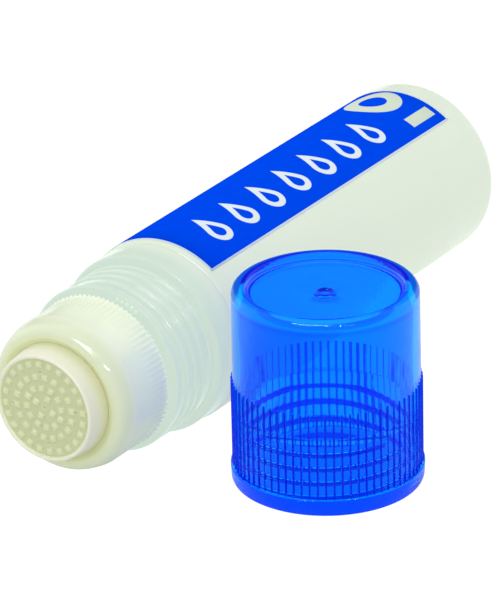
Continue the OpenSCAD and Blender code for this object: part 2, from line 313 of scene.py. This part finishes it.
# ---- Label ------------------------------------------------------------------------------
# A printed film, stuck round half of the barrel, over its top and left side: blue with a
# thin white margin, a row of white drops, and a ring and a bar near the base that are bare.
LABEL_R, LABEL_T, LABEL_FOOT, LABEL_LENGTH = 16.03, 0.12, 6.3, 77.1
LABEL_FROM, LABEL_TURN, LABEL_MARGIN, SOFT = 52.5, 180, 0.38, 0.1
DROP_R, DROP_LENGTH, DROP_PITCH, DROP_FIRST, DROP_UP = 2.35, 5.6, 8.2, 18.1, 5.4
ROW_MIDDLE, ROW_HALF, STROKE = 42.7, 28.7, 1.16
RING_ALONG, RING_UP, RING_MIDDLE_R, RING_HALF = 6.3, 12.6, 3.9, 1.35
BAR_ALONG, BAR_UP, BAR_HALF_LENGTH, BAR_HALF_WIDTH = 5.2, 3.4, 3.6, 1.2

strip = draw_outline("label_film", [
    on_bottle(LABEL_R, LABEL_FOOT + LABEL_LENGTH * i / 12, radians(LABEL_FROM)) for i in range(13)])
bpy.ops.mesh.spin(steps=90, angle=radians(LABEL_TURN), center=on_bottle(0, 0), axis=(0, 1, 0))
close_piece()
film = strip.modifiers.new("film", "SOLIDIFY")
film.thickness, film.offset = LABEL_T * MM, 1
bpy.ops.object.modifier_apply(modifier="film")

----

Copy the material above verbatim.

- _Worked solution_:
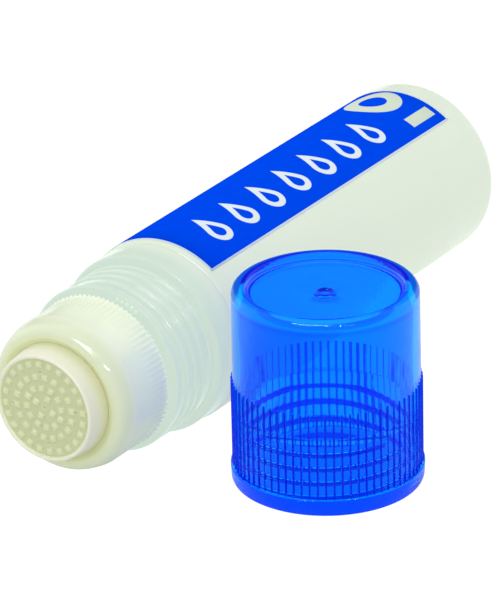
Continue the OpenSCAD and Blender code for this object: part 2, from line 313 of scene.py. This part finishes it.
# ---- Label ------------------------------------------------------------------------------
# A printed film, stuck round half of the barrel, over its top and left side: blue with a
# thin white margin, a row of white drops, and a ring and a bar near the base that are bare.
LABEL_R, LABEL_T, LABEL_FOOT, LABEL_LENGTH = 16.03, 0.12, 6.3, 77.1
LABEL_FROM, LABEL_TURN, LABEL_MARGIN, SOFT = 52.5, 180, 0.38, 0.1
DROP_R, DROP_LENGTH, DROP_PITCH, DROP_FIRST, DROP_UP = 2.35, 5.6, 8.2, 18.1, 5.4
ROW_MIDDLE, ROW_HALF, STROKE = 42.7, 28.7, 1.16
RING_ALONG, RING_UP, RING_MIDDLE_R, RING_HALF = 6.3, 12.6, 3.9, 1.35
BAR_ALONG, BAR_UP, BAR_HALF_LENGTH, BAR_HALF_WIDTH = 5.2, 3.4, 3.6, 1.2

strip = draw_outline("label_film", [
    on_bottle(LABEL_R, LABEL_FOOT + LABEL_LENGTH * i / 12, radians(LABEL_FROM)) for i in range(13)])
bpy.ops.mesh.spin(steps=90, angle=radians(LABEL_TURN), center=on_bottle(0, 0), axis=(0, 1, 0))
close_piece()
film = strip.modifiers.new("film", "SOLIDIFY")
film.thickness, film.offset = LABEL_T * MM, 1
bpy.ops.object.modifier_apply(modifier="film")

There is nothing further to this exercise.